● **Goal**
Using the data below, output the first line and every line after it up to and including the line containing "lift-off head on a waisted handle.", exactly as written and with nothing added.

● **Records shown**
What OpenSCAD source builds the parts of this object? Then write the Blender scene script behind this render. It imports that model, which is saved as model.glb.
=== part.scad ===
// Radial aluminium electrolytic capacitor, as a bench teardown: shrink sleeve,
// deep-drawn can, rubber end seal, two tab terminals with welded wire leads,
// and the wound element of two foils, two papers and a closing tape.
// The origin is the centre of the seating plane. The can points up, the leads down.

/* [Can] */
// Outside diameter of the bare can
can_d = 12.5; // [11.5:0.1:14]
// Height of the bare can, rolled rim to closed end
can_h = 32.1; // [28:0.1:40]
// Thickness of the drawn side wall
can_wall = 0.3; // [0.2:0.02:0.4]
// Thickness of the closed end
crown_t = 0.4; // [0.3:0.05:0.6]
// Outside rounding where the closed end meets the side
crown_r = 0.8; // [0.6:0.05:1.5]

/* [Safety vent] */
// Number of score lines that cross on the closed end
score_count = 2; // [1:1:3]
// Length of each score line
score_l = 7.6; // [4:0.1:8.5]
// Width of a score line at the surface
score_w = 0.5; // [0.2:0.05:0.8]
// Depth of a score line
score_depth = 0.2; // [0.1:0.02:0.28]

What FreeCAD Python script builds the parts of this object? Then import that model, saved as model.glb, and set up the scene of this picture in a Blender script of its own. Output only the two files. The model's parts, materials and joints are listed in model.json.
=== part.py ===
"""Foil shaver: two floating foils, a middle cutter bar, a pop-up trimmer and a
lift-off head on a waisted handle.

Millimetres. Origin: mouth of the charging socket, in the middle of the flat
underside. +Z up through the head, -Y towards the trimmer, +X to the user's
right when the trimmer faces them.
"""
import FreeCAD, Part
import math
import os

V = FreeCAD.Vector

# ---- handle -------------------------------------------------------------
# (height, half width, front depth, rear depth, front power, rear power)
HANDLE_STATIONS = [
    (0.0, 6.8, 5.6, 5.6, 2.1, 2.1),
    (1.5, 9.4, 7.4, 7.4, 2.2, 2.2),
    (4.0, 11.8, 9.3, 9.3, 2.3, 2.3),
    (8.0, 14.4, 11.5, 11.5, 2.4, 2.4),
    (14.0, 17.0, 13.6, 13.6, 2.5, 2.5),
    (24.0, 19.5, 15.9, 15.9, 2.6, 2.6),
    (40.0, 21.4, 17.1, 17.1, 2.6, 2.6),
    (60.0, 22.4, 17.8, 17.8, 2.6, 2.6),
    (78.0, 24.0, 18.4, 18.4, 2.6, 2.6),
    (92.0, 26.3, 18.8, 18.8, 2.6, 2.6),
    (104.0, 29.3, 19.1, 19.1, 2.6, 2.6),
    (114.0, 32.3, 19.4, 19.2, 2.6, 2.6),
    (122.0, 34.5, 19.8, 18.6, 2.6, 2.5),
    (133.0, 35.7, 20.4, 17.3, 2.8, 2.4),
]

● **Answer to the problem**
What OpenSCAD source builds the parts of this object? Then write the Blender scene script behind this render. It imports that model, which is saved as model.glb.
=== part.scad ===
// Radial aluminium electrolytic capacitor, as a bench teardown: shrink sleeve,
// deep-drawn can, rubber end seal, two tab terminals with welded wire leads,
// and the wound element of two foils, two papers and a closing tape.
// The origin is the centre of the seating plane. The can points up, the leads down.

/* [Can] */
// Outside diameter of the bare can
can_d = 12.5; // [11.5:0.1:14]
// Height of the bare can, rolled rim to closed end
can_h = 32.1; // [28:0.1:40]
// Thickness of the drawn side wall
can_wall = 0.3; // [0.2:0.02:0.4]
// Thickness of the closed end
crown_t = 0.4; // [0.3:0.05:0.6]
// Outside rounding where the closed end meets the side
crown_r = 0.8; // [0.6:0.05:1.5]

/* [Safety vent] */
// Number of score lines that cross on the closed end
score_count = 2; // [1:1:3]
// Length of each score line
score_l = 7.6; // [4:0.1:8.5]
// Width of a score line at the surface
score_w = 0.5; // [0.2:0.05:0.8]
// Depth of a score line
score_depth = 0.2; // [0.1:0.02:0.28]

What FreeCAD Python script builds the parts of this object? Then import that model, saved as model.glb, and set up the scene of this picture in a Blender script of its own. Output only the two files. The model's parts, materials and joints are listed in model.json.
=== part.py ===
"""Foil shaver: two floating foils, a middle cutter bar, a pop-up trimmer and a
lift-off head on a waisted handle.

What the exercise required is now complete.